Avansic Whitepaper: E-Discovery Searching Strategies
11-02-2010, Avansic - Dr. Gavin W. Manes
E-Discovery Searching Strategies: Crafting Keyword Lists

Choosing the right keywords during the processing stage of e-discovery means a greater chance of finding target documents, thereby reducing review time. Many attorneys have had the experience of sending what they thought was a comprehensive and specific list to a vendor and receiving thousands of irrelevant documents in return.

Here are some tips and tricks for crafting a search term list that can help instead of hurt. Knowing a little bit about how computers name files and how automated programs “search” for documents can empower attorneys to make effective keyword lists.

1) Use “wildcards” to your advantage – A wildcard, commonly represented by a “*” symbol, tells the computer “any character or characters can be here.” For instance, if you’re looking for singular and plural instances of the word, you can search for “dog*” and the computer will return all hits with “dog”, “dogs”, “dogged” and “doghouse.” Careful use of the wildcard can allow the simultaneous search for multiple tenses, plural words, and sometimes misspellings.

2) Short words and single characters are not your friend – Many e-discovery products won’t even index words of less than 3 characters and often don’t index the most common words such as “the”, “any”, and “because”. Even if the short word is indexed, the chance of getting junk results is much higher for short words.
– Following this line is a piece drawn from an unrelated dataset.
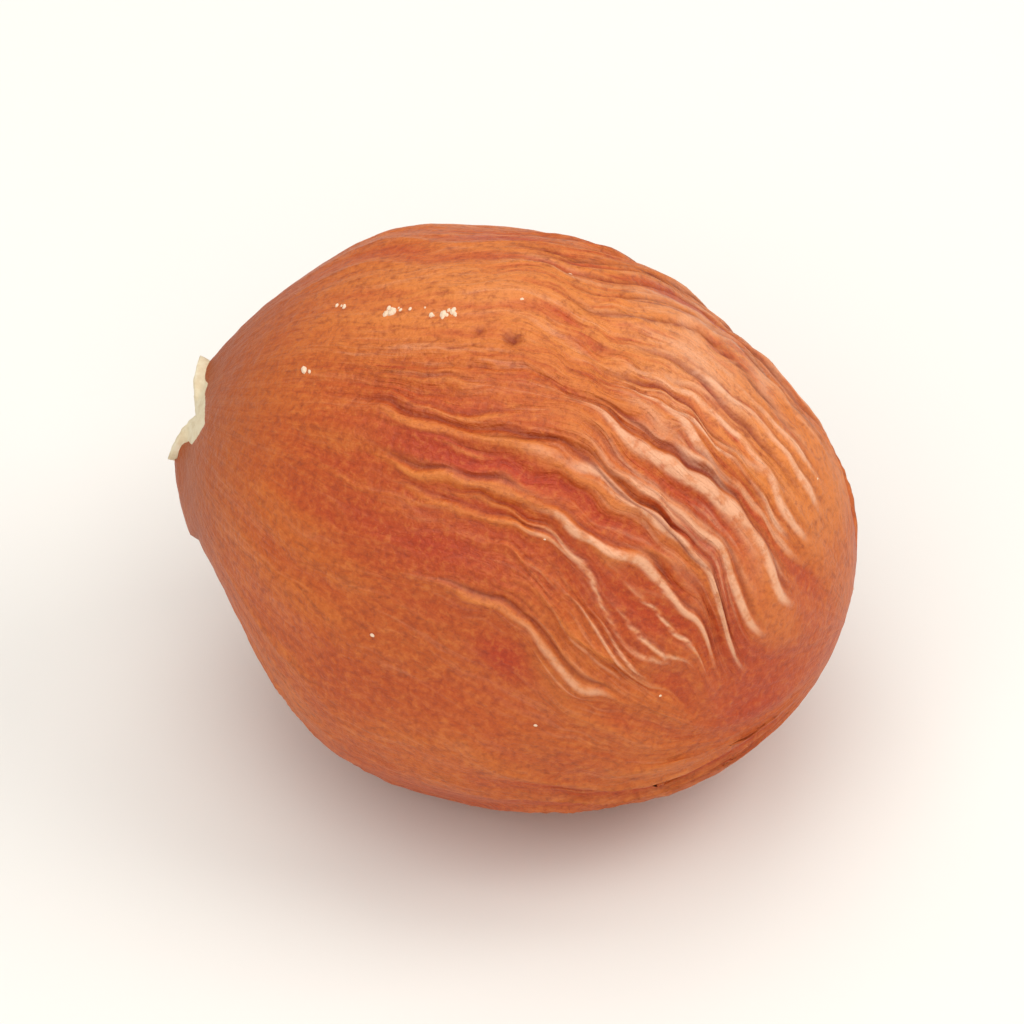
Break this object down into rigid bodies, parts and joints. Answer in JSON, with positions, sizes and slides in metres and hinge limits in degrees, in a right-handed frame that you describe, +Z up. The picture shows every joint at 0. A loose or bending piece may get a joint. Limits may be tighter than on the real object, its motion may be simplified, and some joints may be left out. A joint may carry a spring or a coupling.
{
  "type": "hazelnut",
  "caption": "Shelled hazelnut kernel in its wrinkled brown skin, with a pale broken root tip, lying on its side on a small flat spot.",
  "frame": {"origin": "middle of the kernel's footprint, at the height of the flat spot that it rests on", "axes": "+X along the kernel's length from its root tip to its blunt end, +Y across it, +Z up"},
  "size_m": [0.017, 0.0142, 0.0132],
  "materials": {
    "kernel_skin": "dry papery seed skin, orange-brown with paler worn crests and redder valleys, satin"
  },
  "bodies": {
    "root": {"kernel": "kernel_skin"}
  },
  "joints": []
}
If you have to search for a very short word or abbreviation, consider pairing it with another word that generally appears in the same document or ask that the abbreviation be searched for in a case sensitive manner.

3) Phrases – The more unique and contextual the search terms, the better the results. Combined with the use of wildcards as mentioned above, using phrases will give much more specific results than each word searched separately. Most e-discovery programs also have a “within” feature, where it can be specified to return all instances of a word when it occurs within several words or characters of another keyword. For instance, a search for “quick” within two of “fox” would return a hit on the phrase “the quick brown fox” but would not return “the quick sand”.

4) Tenses – For words where wildcards may not work on various tenses, fuzzy searching can be utilized. Fuzzy searching uses both a dictionary of common tenses and misspellings as well as an algorithm to determine words that are “near” to the word being sought. For example, a fuzzy search for “receive” would find “recieve”. A search for “find” would locate “found.” Fuzzy searching can be powerful, but should be used in moderation as it can provide false positive results.

5) De-NISTing (or NSRLing) – This process is also known as “known file filtering” and compares an e-discovery set against a list of known files kept by the National Software Reference Library. It removes common operating system files in order to reduce a data set, but should be used thoughtfully since the presence of certain known files may be relevant to a case. For example, the installation of a remote desktop program might be important if the case involves a theft of intellectual property from a terminated employee, but that program information might be removed from the set during de-NISTing.

Any expert e-discovery vendor will be happy to consult with you regarding keyword lists. Those with significant experience with e-discovery processing tools know the ins and outs of those programs and can refine your concepts, phrases, and words in order to produce the most relevant data set. In the end, a refined data set will take less time and money to review, leading to lower e-discovery and overall litigation costs.